Social workers and care coordinators often struggle with admission to residential care as a solution to neglect. Coordinators indicated that those remaining at home who may benefit from admission include those with high and complex needs but limited support, and those living with family with addiction problems who may be at heightened risk of repeated neglect. Care coordinators are also aware that some older people may tolerate neglect by minimising the impact (and sometimes may conceal the extent of mistreatment) for a number of reasons, including fear of institutionalisation, fear of retaliation, a desire to protect the family member from the consequences of their actions, shame and embarrassment, or a perception that the abuse or neglect is to be expected or deserved.

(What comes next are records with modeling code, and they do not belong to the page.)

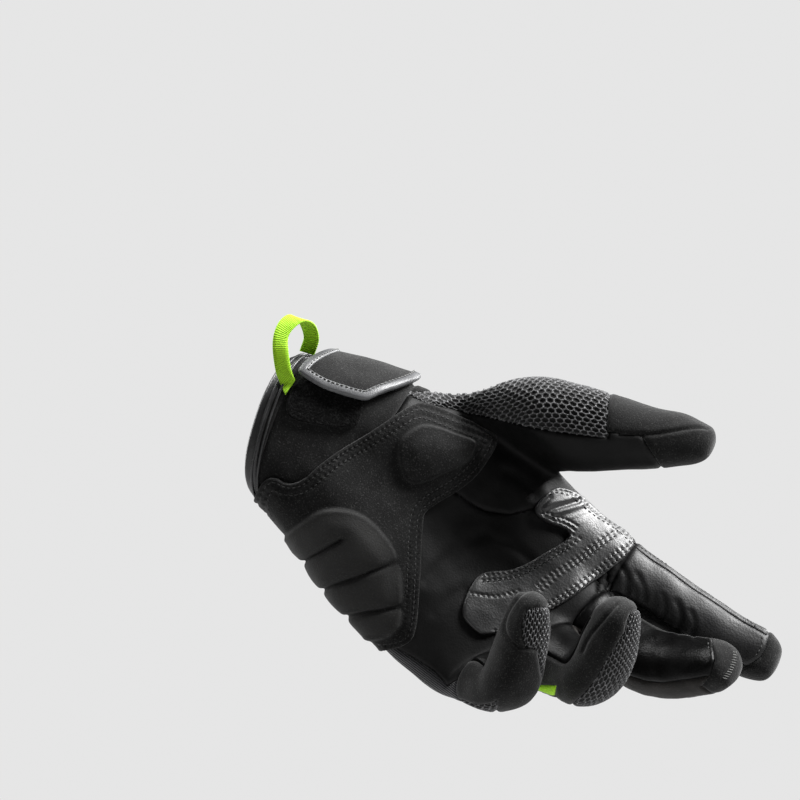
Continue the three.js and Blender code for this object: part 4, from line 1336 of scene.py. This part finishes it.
def laid_sheet(outline, backmost, height, thick):
    """Points and faces of a sheet whose top is height(points) above the skin, with a rounded rim."""
    bm = patch_bmesh(outline, backmost)
    bm.verts.index_update()
    points = bm_points(bm)
    normals = skin_normals(points)
    depth = np.where([v.is_boundary for v in bm.verts], 0, inside_depth(front(points), outline))
    rounding = 1 - np.sqrt(1 - (1 - np.clip(depth / RIM_WIDE, 0, 1)) ** 2)
    lifted = height(points) + folds(points, normals) - RIM_LOW * thick * rounding
    top = points + normals * lifted[:, None]
    faces = [[v.index for v in f.verts] for f in bm.faces]
    low = {}
    foot = []
    for e in bm.edges:
        if not e.is_boundary:
            continue
        loop = e.link_loops[0]
        a, b = loop.vert.index, loop.link_loop_next.vert.index
        for i in (a, b):
            if i not in low:
                low[i] = len(top) + len(foot)
                foot.append(points[i] - normals[i] * FOOT_DEEP)
        faces.append([b, a, low[a], low[b]])
    bm.free()
    return np.vstack([top, np.array(foot)]), faces


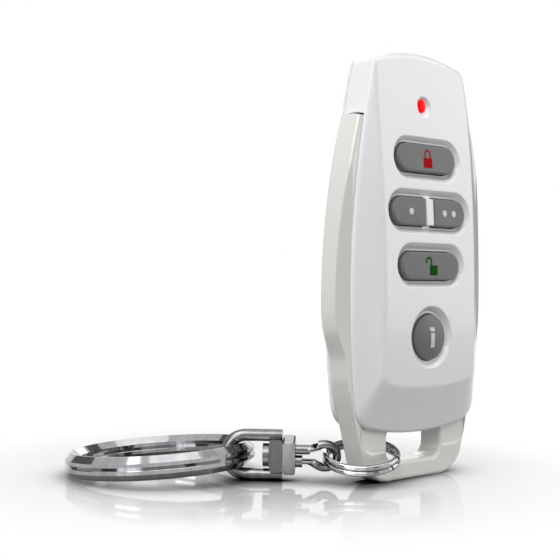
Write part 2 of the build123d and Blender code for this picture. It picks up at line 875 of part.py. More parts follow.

Effective resolution of cases can be difficult to achieve and require a balancing act to ensure both client safety and the protection of the client’s right to self determination. This raises the issue of who makes the decision for an older family member to stay at home or enter residential care. In some cases, choices about where to live were restricted by decisions made by family members for reasons that were not in the best interests of the client. Sometimes the client may elect to stay in a neglecting situation. Older people have the right to self-determination. While not ideal, sometimes what is needed is to find ways to support a client who chooses to remain in a non-ideal situation. It is understandable for some who face neglect to be reluctant to change living arrangements for fear of being alone or because of the desire not to disadvantage their family member, for example by depriving them of access to the family home. The family member may also be the only person they feel they can call on for assistance with care or their only source of social contact. Limited social networks and isolation is often a feature in situations of neglect. In such situations, it is helpful to have services that aim to reduce isolation, such as befriending services for older people.
These are some areas that social workers should stay current on and equip themselves in when working with older persons facing neglect. Good training, support and supervision for those working with cases of neglect are important. It is also necessary for workers to be equipped to inform and assist with instituting the powers of attorney in the Mental Capacity Act. A range of commonly recognised risk factors for abuse or neglect include social isolation; carer stress; physical or mental impairment or disability; dependency (of the older person on their carer or of the carer on the older person); dysfunctional family dynamics (including a history of family violence); and presence of alcohol, drug or gambling addictions. It is clear that for some people emotional and physical abuse occurs alongside neglect. As we have a growing ageing population, we need to establish a rich source of information to increase knowledge about both abuse and neglect here to better inform policy development, service provision (both intervention and prevention activity) and social change.